@kurtlazarus: Re: "You know how designers create style guides for themselves/clients? Devcards is like that, for developers, on steroids."... that's not my take on Devcards. The key thing I got out of it was the flattening of application state so one can see various combinations of components quickly without a lot of interaction.
@xpe I actually don’t think we disagree. In the same vein, readme’s & blogs & guides can be written in devcards. You can show how your code handles different scenarios. Bruce demonstrates this in his 2048 devcards page. You could iterate quickly upon code for your own self with each card adding a bit more code or showing different examples. You then have this page of card which you can hand to other devs or even a client.

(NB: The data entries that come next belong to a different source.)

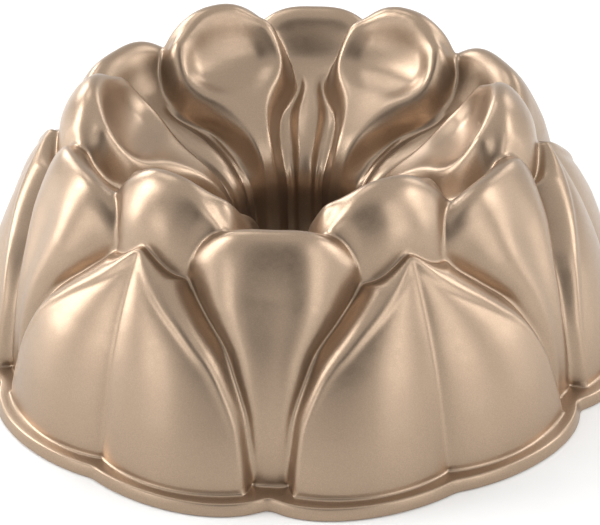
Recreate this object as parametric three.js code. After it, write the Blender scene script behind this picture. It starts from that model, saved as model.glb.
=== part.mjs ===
// Cast flower bundt pan, standing upside down on its rim, as it is stored or cooled.
//
// Millimetres, +Z up. The origin is on the ring's axis, in the plane that the rim rests on.
// The pan is one aluminium casting: a ring-shaped mould whose wall follows three families of
// petals, six of each. Angles are counted from the centre of a spoon petal. A mid petal's centre
// lies HALF_SECTOR degrees further on, and everything repeats by mirroring and turning.
//
// The outer skin is a height field. Its rays start on a circle inside the cake ring (the core):
// level rays for the outer wall, a half turn of rays over the crown, and level rays again down
// the centre tube. A station is a place along that sweep, and a height is a distance from the core.

import * as THREE from 'three';

const PETALS = 6;
const HALF_SECTOR = 180 / PETALS;
const WALL = 3.4; // thickness of the casting
const CORE_R = 82;
const CORE_Z = 50;
const ARC = 36; // stations per radian over the crown
const CROWN_END = Math.PI * ARC;
const TUBE_FOOT_Z = 2; // the tube stops just short of the rim's plane
const WALL_FOOT_Z = 6.2; // lowest row of the outer skin, just above the rim

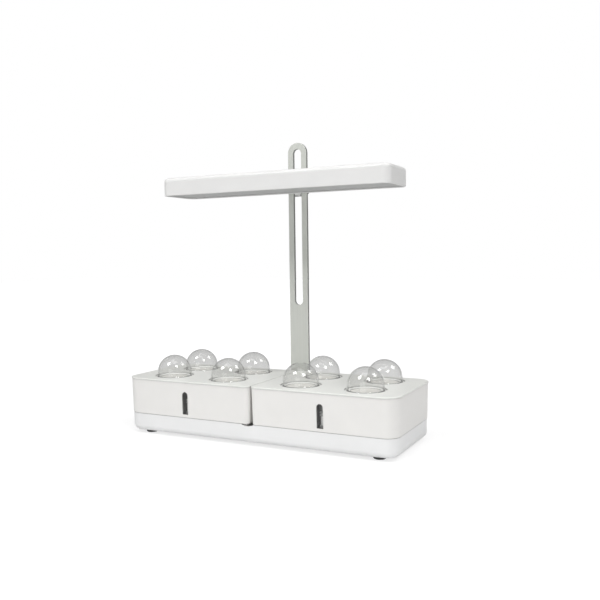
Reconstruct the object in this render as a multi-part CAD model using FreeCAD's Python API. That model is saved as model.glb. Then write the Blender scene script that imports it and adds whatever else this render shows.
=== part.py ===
import FreeCAD, Part
import math
import os

from FreeCAD import Vector

# Countertop hydroponic garden, in millimetres.
# +X runs along the garden, -Y is its front, +Z is up.
# The origin is on the resting surface, under the centre of the bounding box.

# Overall plan of the two lidded tanks
GARDEN_LENGTH = 400.0
GARDEN_DEPTH = 142.0
OUTER_CORNER_RADIUS = 20.0
INNER_CORNER_RADIUS = 8.0
LID_GAP = 1.2

# Rubber feet
FOOT_RADIUS = 8.0
FOOT_HEIGHT = 5.0
FOOT_SEAT_DEPTH = 1.0
FOOT_EDGE_BEVEL = 1.0
FOOT_FROM_END = 29.0
FOOT_FROM_FRONT = 20.0
FOOT_SEAT_CLEARANCE = 0.2

# Base tray
TRAY_HEIGHT = 24.6
TRAY_INSET = 2.4
TRAY_WALL = 2.6
TRAY_FLOOR = 2.6
TRAY_BOTTOM_ROUND = 8.0
TRAY_RIM_ROUND = 0.6
RIB_THICKNESS = 1.8
RIB_HEIGHT = 5.0
LONG_RIB_SPACING = 70.0
CROSS_RIB_SPACING = 64.0
LOCATING_RIB_HEIGHT = 12.0
LOCATING_RIB_LENGTH = 96.0
NOTCH_WIDTH = 18.0
NOTCH_DEPTH = 2.6
NOTCH_CENTRE_X = -4.0

# Socket that holds the post at the back of the tray
SOCKET_WALL = 3.2
SOCKET_HEIGHT = 48.0
SOCKET_FLARE = 16.0
SOCKET_ROUND = 2.5
SOCKET_CLEARANCE = 0.15
SOCKET_SCREW_LOW = 14.0
SOCKET_SCREW_SPACING = 22.0

# Light post
POST_STANDOFF = 4.5
POST_WIDTH = 29.3
POST_THICKNESS = 5.0
POST_TOP = 407.0
POST_EDGE_CHAMFER = 0.5
SLOT_WIDTH = 12.6
SLOT_BOTTOM = 174.0
SLOT_TOP_MARGIN = 9.0

# Water tanks
LID_TOP = 78.5
LID_THICKNESS = 2.0
LID_OVERHANG = 0.6
LID_EDGE_ROUND = 0.8
LID_SKIRT_DEPTH = 5.0
LID_SKIRT_WALL = 1.6
LID_SKIRT_CLEARANCE = 0.4
TANK_WALL = 2.4
TANK_DRAFT = 1.2
TANK_SEAM_GAP = 0.3
TANK_EDGE_ROUND = 0.8
PLINTH_CLEARANCE = 0.5
PLINTH_BOTTOM_ROUND = 4.0

# Water level window and float
WINDOW_WIDTH = 9.0
WINDOW_BOTTOM = 33.1
WINDOW_TOP = 63.8
WINDOW_CORNER_RADIUS = 0.8
LENS_SETBACK = 0.5
LENS_CLEARANCE = 0.1
LENS_FLANGE_MARGIN = 1.6
LENS_FLANGE_THICKNESS = 1.4
GASKET_THICKNESS = 0.8
GUIDE_WALL = 1.4
GUIDE_SIDE_CLEARANCE = 0.5
GUIDE_SEAT_CLEARANCE = 0.1
ROD_RADIUS = 1.3
FLOAT_BORE_CLEARANCE = 0.3
FLOAT_COLLAR_RADIUS = 3.6
FLOAT_STEM_RADIUS = 2.3
FLOAT_HEIGHT = 19.3
FLOAT_COLLAR_THICKNESS = 1.1
FLOAT_COLLAR_SPACING = 3.4
FLOAT_FOOT_HEIGHT = 2.6
FLOAT_CLEARANCE = 0.4
FLOAT_REST_GAP = 0.3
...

It definitely forces you to write your code in such a manner where you can stub out arguments in a certain method is expecting in order to add some constraints and focus on that particular function
@kurtlazarus: I'm with you on that last part. I didn't understand what you were saying before about "style guides"
@xpe: You’re right, the metaphor isn’t quite right. I guess I was envisioning a group of pages you can give to other devs & clients that shows how your code works & that it works correctly. If you’re writing a library or project, you can show how its api works and how other devs (and/or clients) can interact with it.
@kurtlazarus: ok, I see what you mean
^ have you kicked the tires yet?
yes, it’s pretty nice
@jgdavey: in boot, is there an option to load a dependency from a local filesystem? Like as in the :path option of Bundler?